Any overpayments or underpayments will then be corrected thru deficiency payments or refunds during the end of the taxable year. Why the overpayment or the underpayment? This usually happens because losses or earnings are generated suddenly after the tax has been paid. 

Whereas corporate income tax is a tax on the total earnings of a corporation that is subject to taxation minus exceptions and deductions provided for by law. One important thing to note is that the corporation is taxed separately from the owners. This is because a corporation is separate and distinct from those comprising the same. 

What is Taxable Income? Capital Gains tax vs. Payroll Tax

Any tax limited to the sale of assets that are considered capital assets as provide for by law. Simply put capital assets are those that are held by the corporation or owner with the intention of holding the same for longer than 1 year. These are not usually found on the inventory of goods for sale but used for the benefit of the business or enterprise. 
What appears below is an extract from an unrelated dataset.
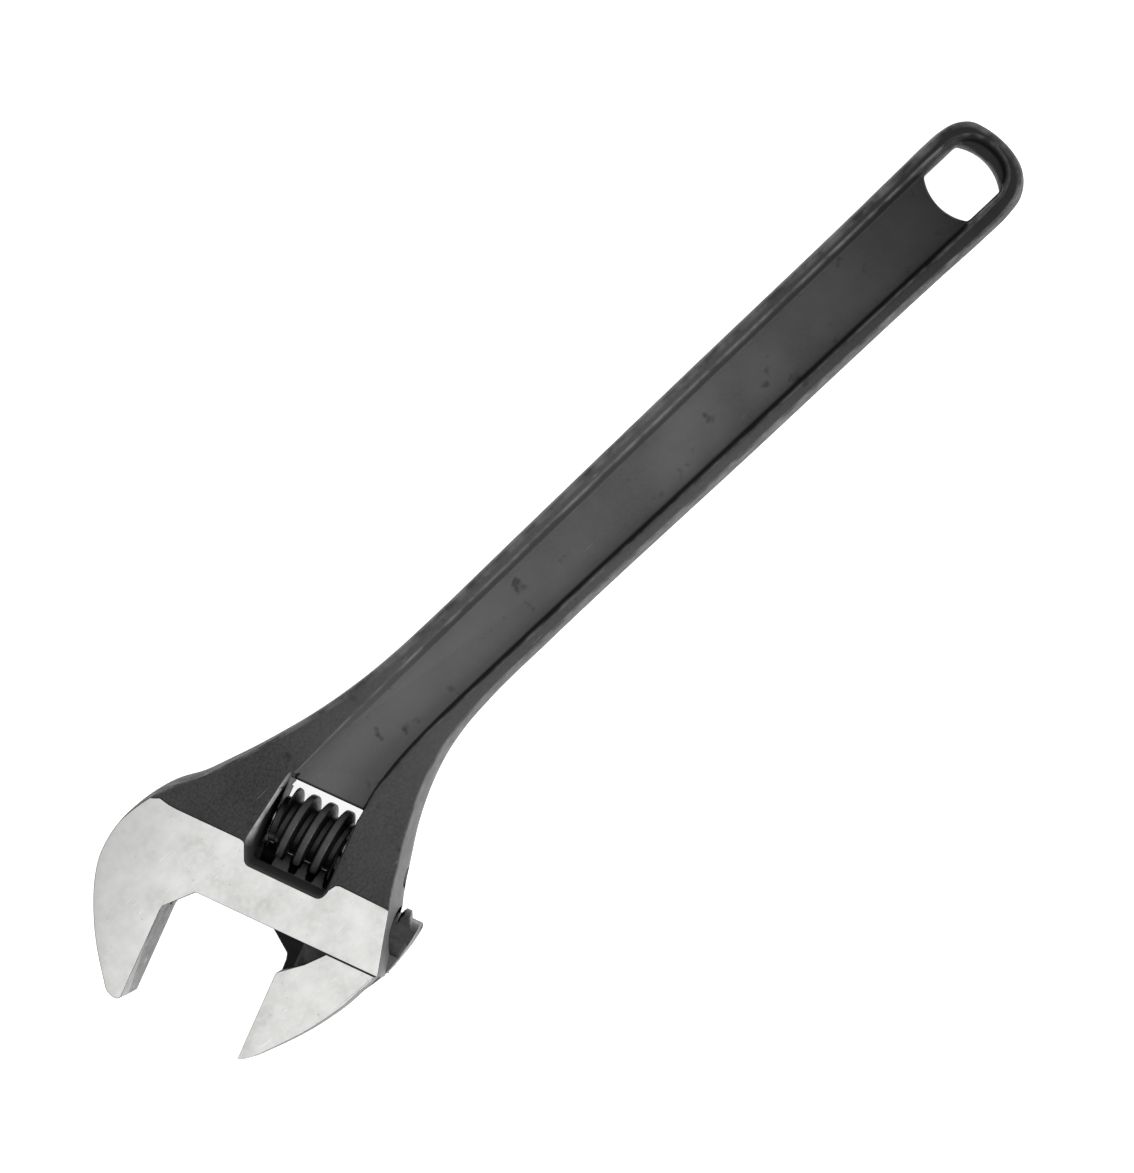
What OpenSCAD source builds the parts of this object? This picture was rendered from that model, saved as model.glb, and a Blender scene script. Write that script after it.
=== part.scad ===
// Adjustable wrench: one forged body, a sliding jaw on a round rack bar, and a
// left-hand worm that turns on a screwed pin against a small take-up spring.
// It lies flat: +X from the head to the handle's end, +Y to the fixed jaw, +Z up.
// The bar's axis crosses the handle's centre line above the origin.

/* [Overall] */
// Length from the fixed jaw's tip to the end of the handle
total_length = 450;          // [370:5:560]
// Thickness of the head between its two ground faces
head_thickness = 28;         // [22:0.5:36]
// Thickness of the handle's rims
handle_thickness = 17;       // [13:0.5:21]
// Width of the handle where it leaves the head
neck_width = 35.2;           // [30:0.2:44]
// Width of the handle at its round end
end_width = 38.8;            // [34:0.2:48]
// Turn of the head against the handle, in degrees
head_turn = 22.5;            // [15:0.5:25]

/* [Jaws] */
// Opening between the jaws as drawn
opening = 48.6;              // [2:0.1:53]
// Widest opening
max_opening = 53;            // [44:0.5:64]
// Depth of the jaws below the throat
jaw_depth = 47.5;            // [38:0.5:58]
// Gap between the sliding jaw and the throat face
jaw_gap = 0.6;               // [0.2:0.1:1.2]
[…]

Whereas payroll tax is levied on two entities, the employer and the employee. The payment process starts with an employee earning income subject to payroll. Next, the corporation withholds a certain amount of income from the net income collectible at any given interval (i.e. weekly, biweekly, monthly, etc.) Last, the corporation complies with applicable laws and internal procedures and either mirrors the amount collected or provides a higher or lower amount as their own contribution. A very important thing to remember is that the employer cannot pay lower than that provided for by law but can pay higher as their employer share. 

What is Taxable Income? Inheritance vs. Estate Tax vs. Transfer tax

The first two types of tax is collected by reason of the death of a person. The former is collected from the person to inherit and the latter is collectible from the estate of the deceased person. The third type (transfer tax) does not require the death of a person in order to effectuate the transfer, rather it is enough that a person wants to transfer ownership and/or possession of a property to another.